Blair has "no regrets" over Iraq war decision

Tony Blair said Friday he felt "no regrets" for taking Britain to war against Iraq in 2003 - a momentous decision that has proven to be the most divisive legacy of his premiership, dpa reported.

   His defiance, coming at the end of a six-hour grilling before Britain's Iraq War Inquiry, prompted shouts of "murderer" and "liar" from the public gallery and saw two mothers of war victims break down in tears.

   "Do you have any regrets?" inquiry chairman John Chilcot asked Blair at the end of the session, clearly hoping to illicit a sign of remorse or sympathy from the former prime minister reviled by many Britons for taking the country to war.

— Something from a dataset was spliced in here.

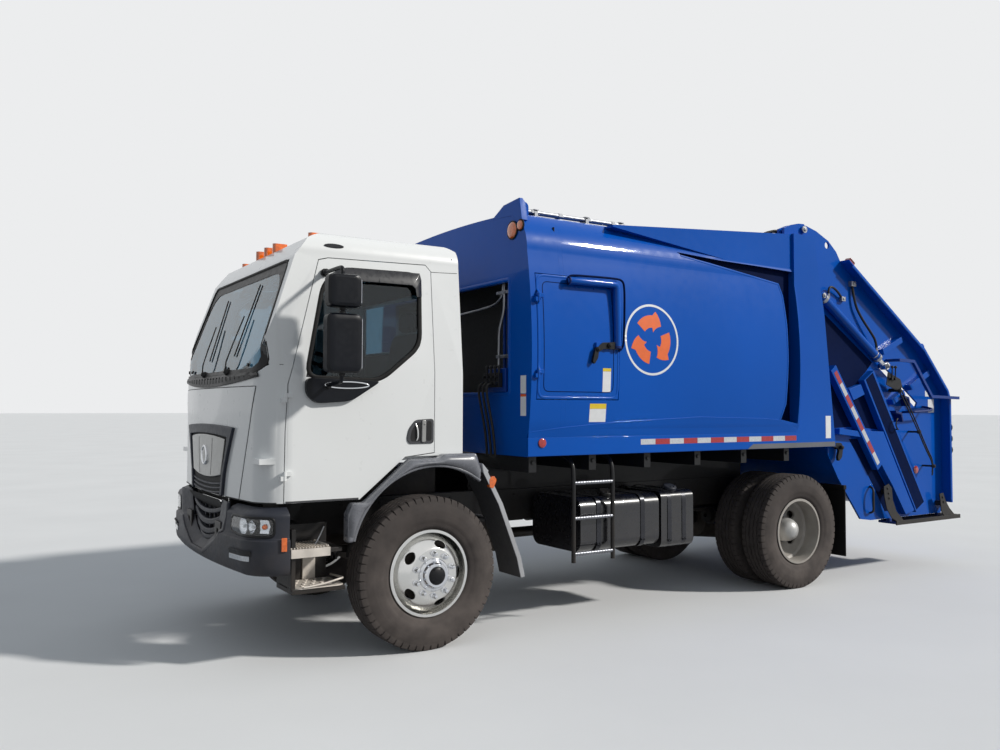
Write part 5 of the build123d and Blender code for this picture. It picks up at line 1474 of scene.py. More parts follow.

   "No," answered Blair. "Responsibility but not a regret for removing Saddam Hussein. I believe he was a monster. I believe he threatened not just the region but the world. I believe the world is safer as a result."

   "He is remorseless, he has no regrets at all, when it would have been so easy for him to soothe open wounds," said Greg Keyes, who lost his 20-year old son Tom in Basra in 2003.

   Whether the price paid for the war had been too high, Chilcot inquired. "I genuinely believe that if we had left Saddam in power we would still have had to have dealt with him, possibly in circumstances where the threat was worse," said Blair.

   In the end, however, his decision had been "divisive, and I am sorry about that."

   Outside, hundreds of demonstrators, wearing Blair masked and carrying a symbolic coffin to make their point, demanded that Blair should be punished for his "war crimes."

   Blair had slipped through a back door into the session chamber to avoid the protesters and the media ranged outside, but during the televised proceedings inside, he showed little sign of a lack of courage or conviction.

   "I believe still today that we cannot afford the possibility that nations - rogue states - are allowed to develop weapons of mass destruction," he said.

"He (Saddam) was a threat, and he had the intention, and the financial means, to develop these weapons, and if he had done so we would have lost our nerve," said Blair, raising his finger to illustrate the point.

   Blair, who is now the United Nations special representative to the Middle East, placed his decision to back the US unreservedly firmly in the context of the trauma of the September 11, 2001, terrorist attacks on the US.

   "If those people inspired by this religious fanaticism could have killed 30,000, they would have ...," said Blair. "From that moment on, Iran, Libya, North Korea, Iraq ... all of that had to be stopped."

   Throughout the questioning by the five-member panel, Blair appeared in complete control of his brief, reading from government documents, smiling at times, or raising his arms to illustrate a point.

   He referred repeatedly to his 10-year stint as prime minister, his wide international experience and his skills in handling the media, appearing at times to be directing the proceedings, rather than being in the witness stand.

   Anti-war groups and media commentators had heralded Blair's appearance as his "judgement day" that would define his political legacy and "end his political career." 

   But many will have been frustrated and disappointed that Blair showed little regret or contrition, and remained far from offering an apology to the suffering of families who lost loved ones in the war.

   "Actually, I felt sick," said Rose Gentle, a mother who lost a son in Iraq. "He (Blair) had a smirk on his face and he made the families very angry."

   Robert Fox, the Evening Standard's defence commentator, described Blair's performance an "exercise in slick lawyer-speak and political obfuscation."

   But the hearing, he believed, nonetheless marked a turning point in British legal, military and political history.

   "No British prime minister will ever again be able to nudge the country to war in the shambolic way the Blair government did in 2003," Fox said.